O período romântico. Alexandre Herculano. Posteridades.
A historiografia romântica, acompanhada da ficção romântica, em particular de conformação histórica, ergue-se como lugar decisivo em que a Literatura vai olhar para a História como uma das formas prioritárias de configuração da imaginação literária. Falar de Literatura e História no período romântico é naturalmente implicar inúmeros autores – mas o protagonismo desse cruzamento, aliás de acordo com padrões e objectivos diferenciados (ou seja, distinguindo já claramente uma “ideia de ciência histórica” de uma “ideia de literatura”) vai, como não podia deixar de ser, para Alexandre Herculano. No século XIX, Herculano é, juntamente com Almeida Garrett, uma das figuras fundadoras do Romantismo em Portugal, um dos seus emblemas e na realidade a sua consciência moral figurada. Foi este um papel que Herculano desempenhou ao longo de toda a vida, mantendo uma atitude coerente na vida política, cultural e literária que o fez recusar honrarias públicas mas que também lhe trouxe o reconhecimento como referência moral ao longo de todo o século XIX (a Geração de 70, em particular Oliveira Martins, tem-no como mestre). É na aliança do terreno da narrativa, entre Literatura e História, que Herculano dará os seus mais importantes contributos. Em primeiro lugar, a sua ficção em prosa: entre 1839 e 1844, publica no periódico O Panorama um conjunto de narrativas, entre o conto curto e a novela, que aparecerão mais tarde, em 1851, sob o título de Lendas e Narrativas. Fundamentalmente constituída por contos e novelas de inspiração histórica, esta série de narrativas deve ser considerada como a semente da qual o romance histórico, que Herculano funda em Portugal, na esteira de Walter Scott (como ele mesmo afirma), nasce e a partir da qual se vai afirmar.
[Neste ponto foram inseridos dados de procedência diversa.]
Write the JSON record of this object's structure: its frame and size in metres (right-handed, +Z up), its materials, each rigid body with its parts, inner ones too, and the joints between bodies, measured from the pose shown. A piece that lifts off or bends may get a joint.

Se o romance histórico herculaniano se institui grosso modo na década de 1840, as décadas seguintes verão surgir em Portugal um grande número de obras daquilo a que a tradição literária passou a chamar e a reconhecer como narrativa histórica ou, se quisermos ser mais precisos, romance histórico. Em primeiro lugar, retenhamos a singular permanência do imaginário histórico no âmbito da ficção dos séculos XIX e XX (e mesmo já XXI). Na realidade, a afirmação, relativamente comum há algumas décadas, que remetia para o período oitocentista a prática sistemática do romance tem hoje de ser revista e completada pelo enorme interesse que a forma despertou sobretudo na segunda metade do século XX, no âmbito daquilo que veio a designar-se como romance pós-moderno. Se uma das formas que esta forma de modernidade prioritariamente assume, como defendeu entre outros Linda Hutcheon (Historiographic Metafiction…, 1989), é uma certa consciência obsessiva (e subversiva) dos efeitos da ficção historiográfica, não será difícil ver que, em autores como José Saramago, António Lobo Antunes, Mário Cláudio, Agustina Bessa-Luís, ou Mário de Carvalho, a História surge como motor de um pensamento sobre o contemporâneo que retira qualquer efeito passadista à reflexão feita sobre o passado.